The synthesis of the two questions is a single question: the question of whether it is even possible to make a “good” movie that can also be a benign influence; and if it is, what’s an example? Is moviemaking itself such a debased and debasing art that—as in the case of a film like Natural Born Killers, The Matrix, or Fight Club—the better it is, the more potentially corrupting? (Hence a benign film tends, like the films of Bresson, to not quite work as a film, at all.)
Coppola’s Useful Idiocy
There is another question our storyteller might have asked himself, one that Francis Coppola—at some point in eternity—apparently forgot to ask himself: When do the stories we tell become self-serving and self-aggrandizing, rather than essential to our community? And/or, at what point do these stories begin to serve an illegitimate authority, with or without our knowing it?

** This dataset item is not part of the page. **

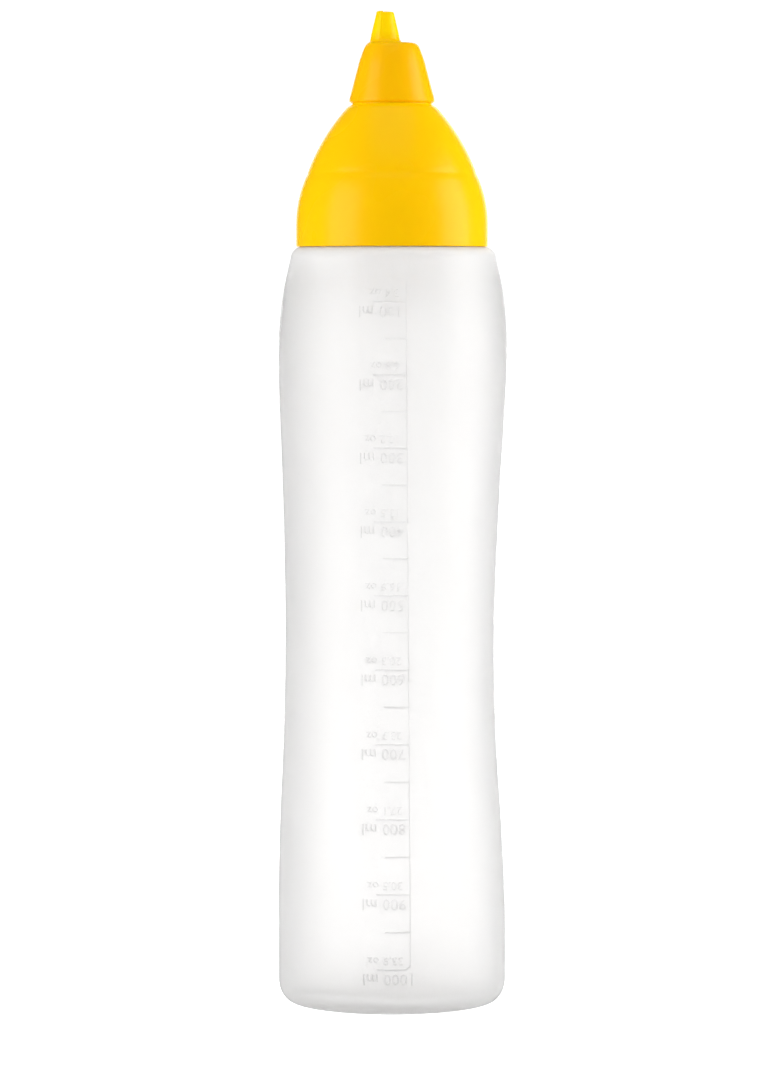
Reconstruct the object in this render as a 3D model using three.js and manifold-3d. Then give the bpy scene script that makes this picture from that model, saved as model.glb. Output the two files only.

A few months after his contemplation of the imponderable void, on 16 January, 1990, Francis wrote the following entry in his diary:
On this day [when the UN attacked Iraq), in this moment, the human race took another step towards Wells’ World State Convention. . . Now that knowledge is in the hands of everyone, all people, all Nations, television and satellites have forever made it impossible for one group to manipulate knowledge of what is happening; World television is bringing this vital knowledge to everyone without being diminished. And it was knowledge—through computers and engineering and design—that was responsible for designing the modern war machine that could allow for surgical strikes, massive war with only enemy casualties—a force for world civilization. . . . Let there be a world government, there must be. The United Nations can serve civilization well and deserves the chance to be it. THE WORLD STATE. “ALL WE ARE SAYING IS GIVE PEACE A CHANCE.” The Stealth missile is right out of H.G. Wells’ “Wings Over the World,” the air dictatorship emerged as the force which designed the new world state (Projections 3, p. 5, emphasis in original).
Oh dear. Behind very major artist is a crypto-technocrat, clawing to get out?